The quantitative standards require students to be taking and passing enough classes to graduate within the maximum timeframe. The maximum timeframe is 150% of the published duration of the academic program. For example, the maximum timeframe is 1.5 years for a 1-year Certificate program, 3 years for a 2-year Associate degree program and 6 years for a 4-year Bachelor’s degree program.
As soon as it is clear that the student will be unable to graduate within 150% of the normal timeframe, the student loses eligibility for further federal student aid.
If a student loses eligibility for federal student financial aid due to a failure to satisfy the minimum GPA requirements, and subsequently the student’s academic performance improves, it may be possible for the student to regain eligibility for federal student aid.
Usually, a student will have to pay for at least one academic term without federal financial aid before being eligible for reinstatement of federal financial aid eligibility. However, some colleges may place a student on a financial aid warning or a financial aid probation status. A student who is placed on a financial aid warning status may continue to receive financial aid for one academic term while the student tries to improve his or her academic performance.
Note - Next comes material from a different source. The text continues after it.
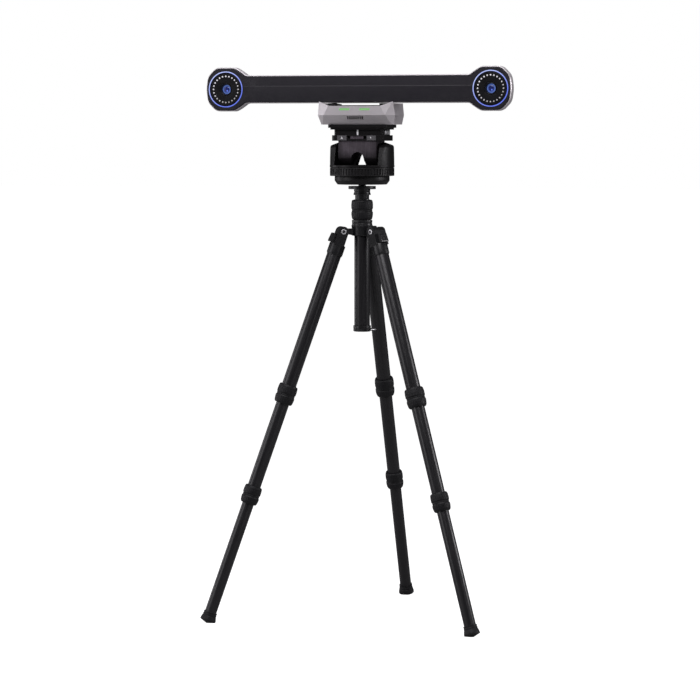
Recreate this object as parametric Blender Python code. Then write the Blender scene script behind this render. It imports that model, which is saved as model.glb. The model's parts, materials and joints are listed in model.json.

At some schools, if a student becomes ineligible to receive federal student aid because of his or her lack of satisfactory academic progress, the college or university will replace the federal funds with state and/or institutional funds. However, generally, most schools will not replace the missing federal student aid funding.
Some students take advantage of possible loopholes in campus SAP policies to maintain eligibility for federal student aid. These loopholes include switching academic majors or transferring to another college.
Most colleges and universities allow students to appeal a failure to maintain satisfactory academic progress. Common grounds for an appeal include the death of a relative of the student, the injury or illness of the student or other special circumstances. The student’s written appeal must explain why the student failed to maintain satisfactory progress and what has changed to allow the student’s academic performance to improve by the end of the next evaluation period.
Students who borrow Direct Subsidized Loans for the first time on or after July 1, 2013 may not receive Direct Subsidized Loans for more than 150% of the normal duration of their current academic degree or certificate program. This maximum eligibility period is the same as the maximum time-frame restriction for satisfactory academic progress, but only academic terms during which the student receives a Direct Subsidized Loan count against the maximum eligibility period. (Students do not have the ability to opt out of the Direct Subsidized Loan in favor of unsubsidized loans. They can, however, opt out of all federal student loans.)
The maximum eligibility period is based on the student’s current academic degree program, and may change if the student switches to a different academic degree program. In some cases, a student may regain eligibility for Direct Subsidized Loans by switching into a longer degree program. If a student switches academic degree programs, the Direct Subsidized Loans received for previous degree programs will generally count against the maximum eligibility period for the current degree program, if the student has not yet graduated from the previous degree programs.
Students who lose eligibility for additional Direct Subsidized Loans because they are taking too long to graduate may also lose eligibility for the subsidized interest benefit on their current Direct Subsidized Loans. Generally, the federal government will no longer pay interest on Direct Subsidized Loans during the in-school deferment and other authorized deferment periods for borrowers who subsequently enrolled in a program of the same or shorter length after exhausting the maximum eligibility period without graduating. (Students who enroll in a graduate or professional degree program do not lose eligibility for the subsidized interest benefit; likewise, for students who enroll in certain preparatory coursework and teacher certification programs that do not lead to a college degree or certificate.) For first-time Direct Subsidized Loan borrowers, as of July 1, 2013, the loss of subsidized interest benefits is retroactive. The intention is to encourage students to finish their degree programs within the 150% maximum time-frame restriction.